The study was published in the BMJ’s Tobacco Control journal this month and is likely to draw some raised eyebrows. Following on the back of another flavour study making similar recommendations, it is becoming clear that this is a coordinated effort to undermine the credibility of vaping and push for draconian bans in the USA.

Just a few weeks ago, a laughably bias study emanated from the American Academy of Paediatrics. Using abjectly poor methodology, it claimed to provide “strong evidence for association between flavoured e-cigarette use and susceptibility to smoking”. It clearly didn’t.

Plus, when Stanton Glantz is providing the first quotes in the press release then it can be assumed that something suspect is taking place. Paid to oppose vaping, Glantz said: “This reality makes the fact that the Obama White House dropped regulation of flavours, which especially appeal to kids, from the FDA's recent rule taking jurisdiction over e-cigarettes worrisome. The effect of this deletion will delay regulation of flavors in e-cigarettes by years, leading more kids to get addicted to nicotine.”

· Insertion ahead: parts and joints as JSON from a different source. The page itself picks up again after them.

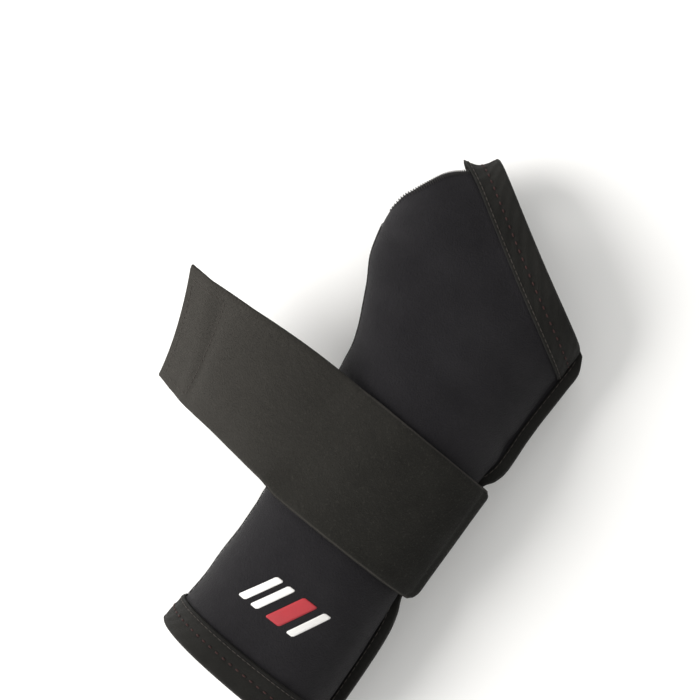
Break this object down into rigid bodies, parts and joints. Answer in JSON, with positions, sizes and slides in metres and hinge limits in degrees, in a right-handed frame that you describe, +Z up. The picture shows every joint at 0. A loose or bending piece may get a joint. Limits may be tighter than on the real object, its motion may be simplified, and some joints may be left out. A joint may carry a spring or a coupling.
{
  "type": "wrist support brace",
  "caption": "Neoprene wrist support sleeve for the right hand with a thumb hole, bound openings and a wide elastic strap that wraps the wrist and closes with a hook patch.",
  "frame": {"origin": "point on the surface the brace lies on, straight under the middle of the wrist", "axes": "+Z up from the palm side to the back of the hand, +Y along the forearm towards the fingers, +X towards the little-finger side"},
  "size_m": [0.1387, 0.2174, 0.0568],
  "materials": {
    "neoprene_face": "black knit nylon face on foam rubber sheet",
    "binding_tape": "black woven tape, matt",
    "elastic_loop": "black brushed loop elastic, matt",
    "hook_tape": "black moulded hook tape",
    "black_thread": "black polyester thread",
    "dull_red_thread": "dull dark red polyester thread",
    "white_print": "white rubber ink",
    "red_print": "red rubber ink"
  },
  "bodies": {
    "sleeve": {"dorsal_panel": "neoprene_face", "palmar_panel": "neoprene_face", "radial_flat_seam": "black_thread", "ulnar_binding": "binding_tape", "ulnar_binding_stitching": "black_thread", "hand_opening_binding": "binding_tape", "hand_binding_edge_stitching": "black_thread", "hand_binding_centre_stitching": "dull_red_thread", "forearm_opening_binding": "binding_tape", "forearm_binding_edge_stitching": "black_thread", "forearm_binding_centre_stitching": "dull_red_thread", "thumb_opening_overlock": "black_thread", "strap_palmar_run": "elastic_loop", "strap_anchor_stitching": "black_thread", "print_bars_white": "white_print", "print_bar_red": "red_print"},
    "strap_back": {"strap_dorsal_run": "elastic_loop"},
    "strap_side_a": {"strap_side_run_1": "elastic_loop"},
    "strap_side_b": {"strap_side_run_2": "elastic_loop"},
    "strap_side_c": {"strap_side_run_3": "elastic_loop"},
    "strap_side_d": {"strap_side_run_4": "elastic_loop"},
    "strap_end": {"strap_tip": "elastic_loop", "hook_patch": "hook_tape", "hook_patch_stitching": "black_thread"}
  },
  "joints": [
    {"name": "strap_lift", "type": "hinge", "parent": "sleeve", "child": "strap_back", "pos_m": [0.03772, -0.00305, 0.03465], "axis": [-0.0012, 0.9999, -0.0147], "range_deg": [0, 120]},
    {"name": "strap_wrap", "type": "hinge", "parent": "strap_back", "child": "strap_side_a", "pos_m": [-0.02597, 0.00026, 0.04892], "axis": [-0.0718, -0.9973, 0.0128], "range_deg": [0, 35.6]},
    {"name": "strap_wrap_b", "type": "hinge", "parent": "strap_side_a", "child": "strap_side_b", "pos_m": [-0.03898, 0.00117, 0.04686], "axis": [-0.1418, -0.9898, -0.0164], "range_deg": [0, 36.75]},
    {"name": "strap_wrap_c", "type": "hinge", "parent": "strap_side_b", "child": "strap_side_c", "pos_m": [-0.05201, 0.00208, 0.04502], "axis": [-0.3353, -0.9085, -0.2494], "range_deg": [0, 28.6]},
    {"name": "strap_wrap_d", "type": "hinge", "parent": "strap_side_c", "child": "strap_side_d", "pos_m": [-0.06502, 0.00299, 0.04295], "axis": [-0.4045, -0.7924, -0.4566], "range_deg": [0, 24.86]},
    {"name": "strap_wrap_end", "type": "hinge", "parent": "strap_side_d", "child": "strap_end", "pos_m": [-0.0779, 0.00389, 0.04021], "axis": [-0.1252, -0.8138, -0.5675], "range_deg": [0, 43.97]}
  ],
  "couplings": [
    {"joint": "strap_wrap_b", "follows": "strap_wrap", "ratio": 1.0268},
    {"joint": "strap_wrap_c", "follows": "strap_wrap", "ratio": 0.79767},
    {"joint": "strap_wrap_d", "follows": "strap_wrap", "ratio": 0.69266},
    {"joint": "strap_wrap_end", "follows": "strap_wrap", "ratio": 1.2296}
  ]
}
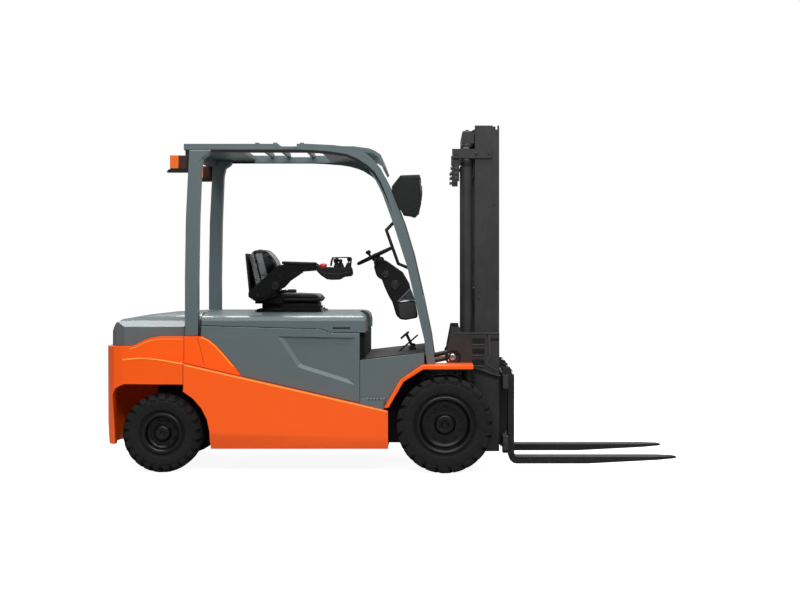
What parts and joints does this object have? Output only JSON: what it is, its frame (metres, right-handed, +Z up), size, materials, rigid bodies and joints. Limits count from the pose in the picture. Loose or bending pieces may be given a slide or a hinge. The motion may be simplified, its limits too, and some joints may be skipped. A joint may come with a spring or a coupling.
{
  "type": "electric counterbalance forklift",
  "caption": "Electric counterbalance forklift with an open operator's guard, a seat on a hinged hood, a telescoping tilting mast, sliding forks and steered rear wheels.",
  "frame": {"origin": "middle of the footprint, on the floor the wheels stand on", "axes": "+X forward along the forks, +Y to the operator's left, +Z up"},
  "size_m": [4.192, 1.454, 2.535],
  "materials": {
    "orange_paint": "gloss",
    "grey_paint": "satin",
    "mast_paint": "satin",
    "frame_paint": "matt",
    "axle_iron": "matt",
    "tyre": "matt",
    "rim_paint": "satin",
    "black_plastic": "matt",
    "seat_fabric": "matt",
    "rod_chrome": "polished",
    "battery_case": "matt"
  },
  "bodies": {
    "truck": {"main_frame": "frame_paint", "counterweight": "orange_paint", "rear_cowl": "grey_paint", "battery": "battery_case", "side_skirt_left": "orange_paint", "side_skirt_right": "orange_paint", "side_cover_left": "grey_paint", "side_cover_right": "grey_paint", "cab_floor": "grey_paint", "pedals": "black_plastic", "front_cowl": "grey_paint", "steering_column": "black_plastic", "fender_left": "orange_paint", "fender_right": "orange_paint", "guard_side_left": "grey_paint", "guard_side_right": "grey_paint", "rear_pillar_left": "grey_paint", "rear_pillar_right": "grey_paint", "roof": "grey_paint", "headlight_left": "black_plastic", "headlight_right": "black_plastic", "rear_light_left": "black_plastic", "rear_light_right": "black_plastic", "drive_axle": "axle_iron", "steer_axle": "axle_iron"},
    "hood_lid": {"hood": "grey_paint", "seat_base": "black_plastic", "seat_cushion": "seat_fabric", "seat_back": "seat_fabric", "armrest": "black_plastic"},
    "steering": {"steering_wheel": "black_plastic"},
    "mast": {"outer_mast": "mast_paint", "lift_barrel_left": "mast_paint", "lift_barrel_right": "mast_paint"},
    "lifting_mast": {"inner_mast": "mast_paint", "lift_rod_left": "rod_chrome", "lift_rod_right": "rod_chrome"},
    "fork_carriage": {"carriage": "mast_paint"},
    "left_fork": {"fork_left": "mast_paint"},
    "right_fork": {"fork_right": "mast_paint"},
    "tilt_barrels": {"tilt_barrel_left": "mast_paint", "tilt_barrel_right": "mast_paint"},
    "tilt_rods": {"tilt_rod_left": "rod_chrome", "tilt_rod_right": "rod_chrome"},
    "front_wheel_left": {"front_tyre_left": "tyre", "front_rim_left": "rim_paint"},
    "front_wheel_right": {"front_tyre_right": "tyre", "front_rim_right": "rim_paint"},
    "knuckle_left": {"steer_knuckle_left": "axle_iron"},
    "knuckle_right": {"steer_knuckle_right": "axle_iron"},
    "rear_wheel_left": {"rear_tyre_left": "tyre", "rear_rim_left": "rim_paint"},
    "rear_wheel_right": {"rear_tyre_right": "tyre", "rear_rim_right": "rim_paint"}
  },
  "joints": [
    {"name": "hood_open", "type": "hinge", "parent": "truck", "child": "hood_lid", "pos_m": [-1.36, 0, 1.126], "axis": [0, -1, 0], "range_deg": [0, 50]},
    {"name": "steering_turn", "type": "hinge", "parent": "truck", "child": "steering", "pos_m": [-0.146, 0, 1.573], "axis": [-0.4303, 0, 0.9027], "continuous": true},
    {"name": "mast_tilt", "type": "hinge", "parent": "truck", "child": "mast", "pos_m": [0.385, 0, 0.35], "axis": [0, 1, 0], "range_deg": [-10, 6]},
    {"name": "mast_lift", "type": "slide", "parent": "mast", "child": "lifting_mast", "axis": [0, 0, 1], "range_m": [0, 1.6]},
    {"name": "carriage_lift", "type": "slide", "parent": "lifting_mast", "child": "fork_carriage", "axis": [0, 0, 1], "range_m": [0, 1.6]},
    {"name": "fork_left_slide", "type": "slide", "parent": "fork_carriage", "child": "left_fork", "axis": [0, 1, 0], "range_m": [-0.3, 0.08]},
    {"name": "fork_right_slide", "type": "slide", "parent": "fork_carriage", "child": "right_fork", "axis": [0, -1, 0], "range_m": [-0.3, 0.08]},
    {"name": "tilt_barrel_swing", "type": "hinge", "parent": "truck", "child": "tilt_barrels", "pos_m": [-0.155, 0, 0.7], "axis": [0, 1, 0], "range_deg": [-2.6, 1.7]},
    {"name": "tilt_rod_slide", "type": "slide", "parent": "tilt_barrels", "child": "tilt_rods", "axis": [0.9804, 0, 0.1971], "range_m": [-0.083, 0.051]},
    {"name": "front_wheel_left_roll", "type": "hinge", "parent": "truck", "child": "front_wheel_left", "pos_m": [0.385, 0.577, 0.35], "axis": [0, 1, 0], "continuous": true},
    {"name": "front_wheel_right_roll", "type": "hinge", "parent": "truck", "child": "front_wheel_right", "pos_m": [0.385, -0.577, 0.35], "axis": [0, 1, 0], "continuous": true},
    {"name": "steer_left", "type": "hinge", "parent": "truck", "child": "knuckle_left", "pos_m": [-1.66, 0.42, 0.286], "axis": [0, 0, 1], "range_deg": [-70, 70]},
    {"name": "steer_right", "type": "hinge", "parent": "truck", "child": "knuckle_right", "pos_m": [-1.66, -0.42, 0.286], "axis": [0, 0, 1], "range_deg": [-70, 70]},
    {"name": "rear_wheel_left_roll", "type": "hinge", "parent": "knuckle_left", "child": "rear_wheel_left", "pos_m": [-1.66, 0.5765, 0.286], "axis": [0, 1, 0], "continuous": true},
    {"name": "rear_wheel_right_roll", "type": "hinge", "parent": "knuckle_right", "child": "rear_wheel_right", "pos_m": [-1.66, -0.5765, 0.286], "axis": [0, 1, 0], "continuous": true}
  ],
  "couplings": [
    {"joint": "carriage_lift", "follows": "mast_lift", "ratio": 1},
    {"joint": "tilt_barrel_swing", "follows": "mast_tilt", "ratio": 0.235},
    {"joint": "tilt_rod_slide", "follows": "mast_tilt", "m_per_rad": 0.4544},
    {"joint": "steer_right", "follows": "steer_left", "ratio": 1}
  ]
}
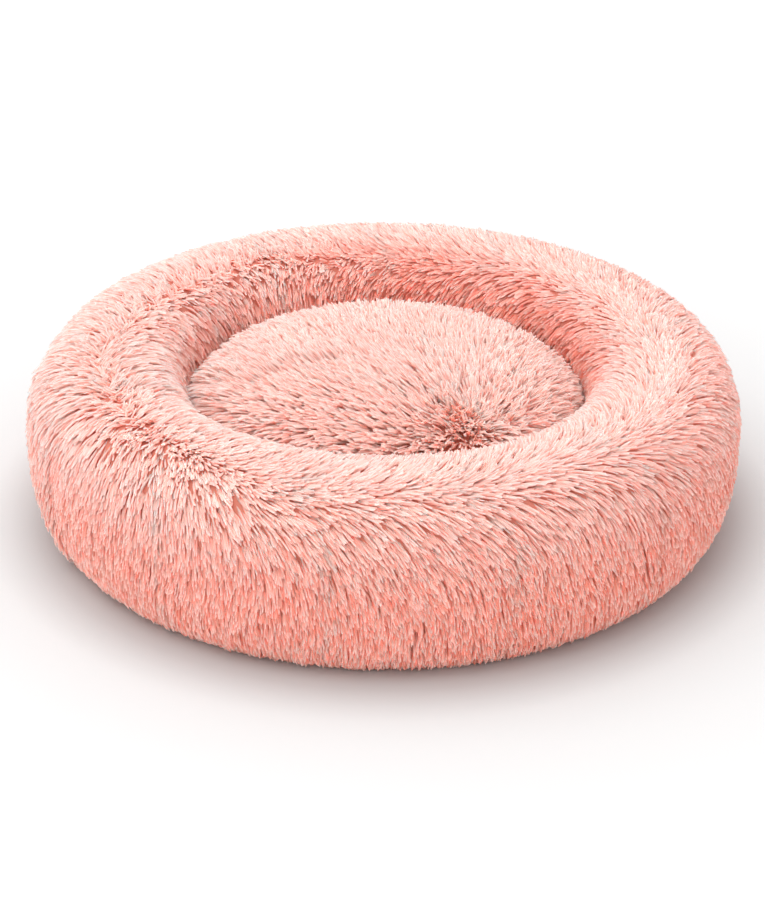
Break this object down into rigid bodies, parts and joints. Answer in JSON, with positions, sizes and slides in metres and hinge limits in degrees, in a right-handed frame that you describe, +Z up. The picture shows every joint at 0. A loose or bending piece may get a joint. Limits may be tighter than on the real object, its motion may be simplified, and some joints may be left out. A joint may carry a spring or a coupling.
{
  "type": "donut pet bed",
  "caption": "Round plush pet bed: a stuffed faux-fur ring round a loose domed fur cushion, on a woven base cloth closed by a zip.",
  "frame": {"origin": "on the floor at the middle of the bed's base", "axes": "+Z up, +X along the zip towards its closed end, -Y towards the viewer of the picture"},
  "size_m": [0.6, 0.6, 0.157],
  "materials": {
    "ring_fur": "long-pile faux fur",
    "cushion_fur": "long-pile faux fur",
    "base_cloth": "plain-woven base cloth with grip dots",
    "nonwoven": "spunbonded nonwoven",
    "fibre_fill": "carded polyester fibre",
    "binding_tape": "woven binding tape",
    "zip_tape": "woven zip tape with moulded resin teeth",
    "zip_resin": "moulded acetal",
    "zip_metal": "plated die casting"
  },
  "bodies": {
    "bed": {"bolster_outer_panel": "ring_fur", "bolster_inner_panel": "ring_fur", "bolster_liner": "nonwoven", "bolster_fill": "fibre_fill", "base_binding": "binding_tape", "base_panel_front": "base_cloth", "base_panel_rear": "base_cloth", "base_wadding": "fibre_fill", "well_floor_panel": "ring_fur", "zip_tape_front": "zip_tape", "zip_tape_rear": "zip_tape", "zip_top_stop_front": "zip_resin", "zip_top_stop_rear": "zip_resin", "zip_bottom_stop": "zip_resin"},
    "cushion": {"cushion_fur_top": "cushion_fur", "cushion_base_cloth": "base_cloth", "cushion_liner": "nonwoven", "cushion_fill": "fibre_fill"},
    "slider": {"zip_slider": "zip_metal"},
    "pull": {"zip_pull": "zip_metal"}
  },
  "joints": [
    {"name": "cushion_lift", "type": "slide", "parent": "bed", "child": "cushion", "axis": [0, 0, 1], "range_m": [0, 0.2]},
    {"name": "zip_slide", "type": "slide", "parent": "bed", "child": "slider", "axis": [-1, 0, 0], "range_m": [0, 0.191], "deforming": ["zip_tape_front", "zip_tape_rear"]},
    {"name": "pull_hinge", "type": "hinge", "parent": "slider", "child": "pull", "pos_m": [0.09713, 0, 0.0095], "axis": [0, 1, 0], "range_deg": [0, 175]}
  ]
}
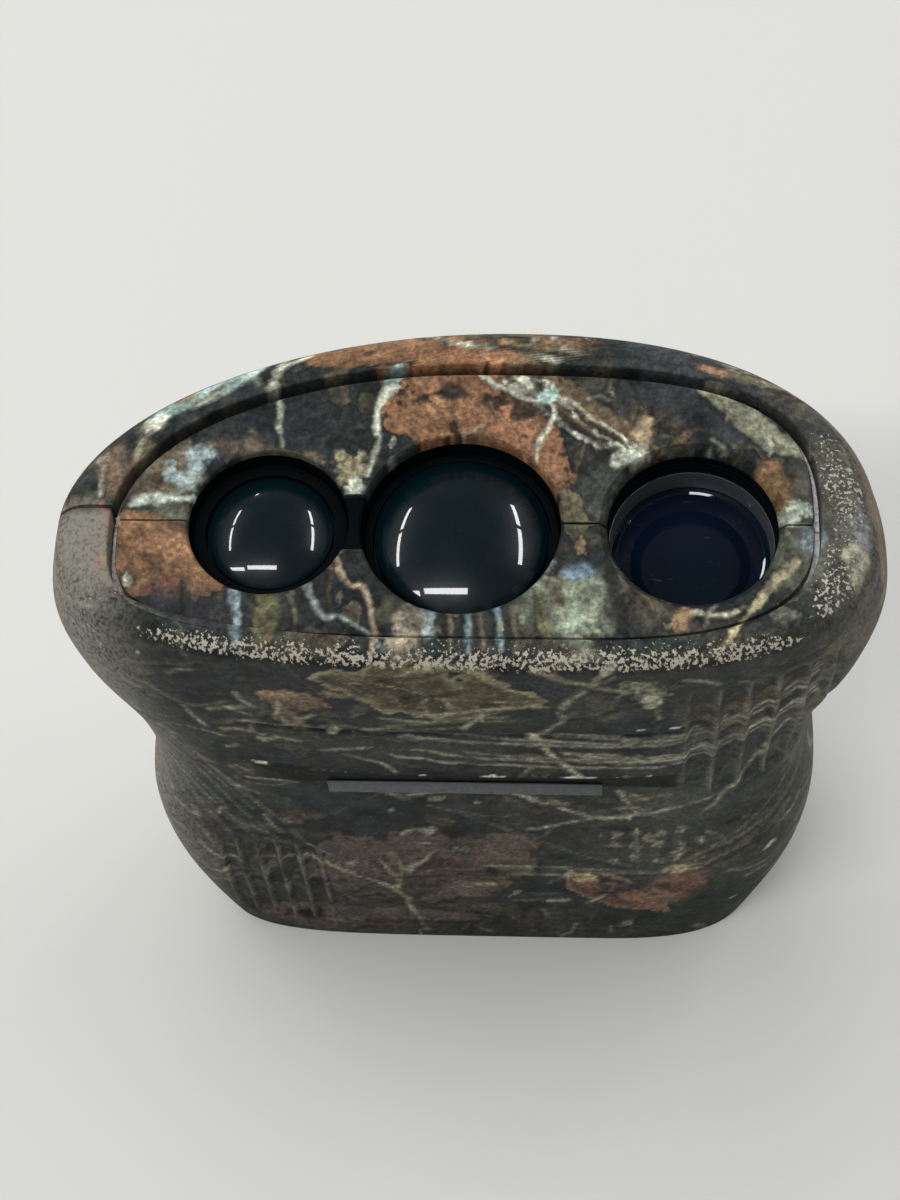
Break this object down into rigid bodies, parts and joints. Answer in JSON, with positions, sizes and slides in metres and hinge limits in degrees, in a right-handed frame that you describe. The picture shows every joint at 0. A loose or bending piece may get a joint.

The timing of the releases of the two studies is aimed to ensure that media coverage is focussed on the topic of flavoured eliquids over a period of time, to cement a perception in the minds of the public and politicians. It is a cynical manipulation of information intended to support vested interests.

The Carolina researchers took 40 studies and looked at the perceptions held by consumers about non-menthol flavours. They started from the position where electronic cigarettes are considered to be tobacco products and the automatic assumption that everything about vaping is bad.

They relied on a World Health Organisation statement to frame their work: “masking tobacco smoke harshness with flavours contributes to promoting and sustaining tobacco use’ and that ‘there is no justification for permitting the use of ingredients, such as flavouring agents, which help make tobacco products attractive”.

They believe that “candy-flavoured and fruit-flavoured cigarettes may be marketed to selectively appeal to and attract younger consumers”, and considered vaping to be the same as smoking a cigarette.

Adam Goldstein, the lead author for the project, is quoted as saying: “This review shows that non-menthol flavours in most tobacco products appear to play a vital role in how users and even non-users perceive, use and continue using tobacco products. Increasingly, countries around the world are interested in - and some have started—regulating or banning non-menthol flavors as a way to cut tobacco consumption. This research supports expansion and acceleration of that movement.”

The team took studies that looked at opinion of flavoured tobacco and considered it to be the same as vaping. “A study in the United Kingdom,” states one researcher, as if it were important, “found adolescents viewed e-cigarettes with cherry and candy flavour descriptions as less harmful than tobacco flavored e-cigarettes.”

The study provided no evidence that some flavours are more or less dangerous than others. Nor did this paper demonstrate a clear link between vaping leading to an initiation of smoking. It did cleverly use language to make it seem a reasonable appraisal of the evidence, but ultimately lacks any justification for its call to ban flavours.